Mattingly told investigators that despite the fact the warrant was a “no-knock warrant,” he repeatedly knocked on the door of Taylor’s apartment, and also announced he was an officer before using a battering ram to knock the door down when nobody answered.
When police entered the apartment, Taylor’s boyfriend—Walker—opened fire, with one shot striking Mattingly in the leg. At that time, Mattingly, Cosgrove and Hankison all returned fire.
Taylor was shot five times and died in the hallway.
Despite the seven veteran defense attorneys’ collective opinion that the involved officers should not be charged with murder or manslaughter, they do believe the city of Louisville should compensate Taylor’s family for their loss. Attorney Ted Shouse said:
“This case is an unmitigated disaster. It stinks to high heaven. We can either acknowledge this and make much-needed reforms, or we can do what appears to be happening; using the same old playbook and hoping this mess will blow over. It won’t.”
Since the shooting, the city has banned the use of no-knock warrants. Shouse, however, has suggested two other reforms—assigning warrant applications to judges at random, rather than allowing “judge shopping,” and recording the conversations between officers and judges.

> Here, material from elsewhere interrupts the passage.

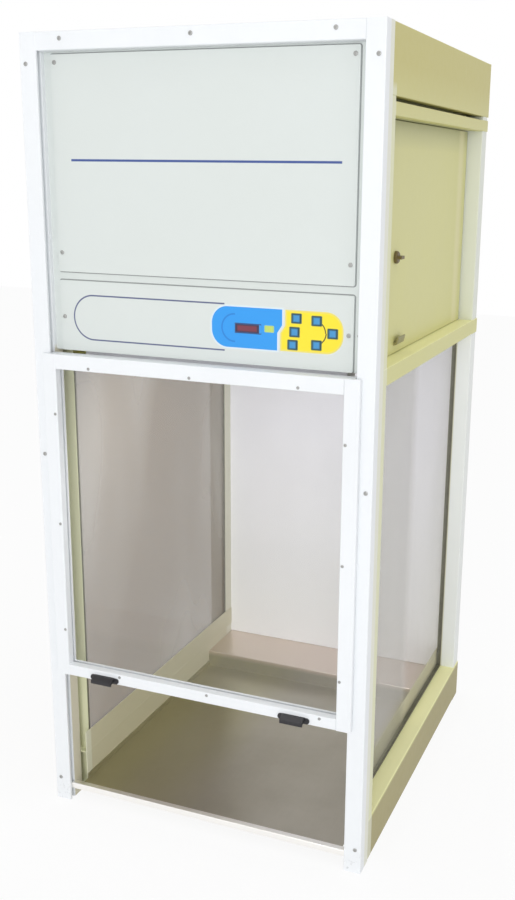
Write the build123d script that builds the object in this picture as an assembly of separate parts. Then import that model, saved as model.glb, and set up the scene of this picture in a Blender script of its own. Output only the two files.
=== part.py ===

The three attorneys for Taylor’s estate—Aguiar, Lonita Baker of Louisville and Benjamin Crump of Tallahassee, Florida—have all called for murder charges against the three officers.
Aguiar says that Hankison should be charged with attempted murder.
You might recognize Crump’s name. He injected himself into the recent police shooting of Jacob Blake in Kenosha, Wisconsin.
The three attorneys might want to pay attention to what happened in Baltimore, when fame-seeking State’s Attorney Marilyn Mosby overcharged six Baltimore officers in the death of Freddy Gray and saw all six go free.
While Williams, a former NAACP chapter president, says he understands the “anger of Lebron and Beyonce” and applauds them for expressing their pain, facts do matter. Williams said:
“Just because we have had these brutal things that have happened to our people down through the ages doesn’t mean these cops should be charged.”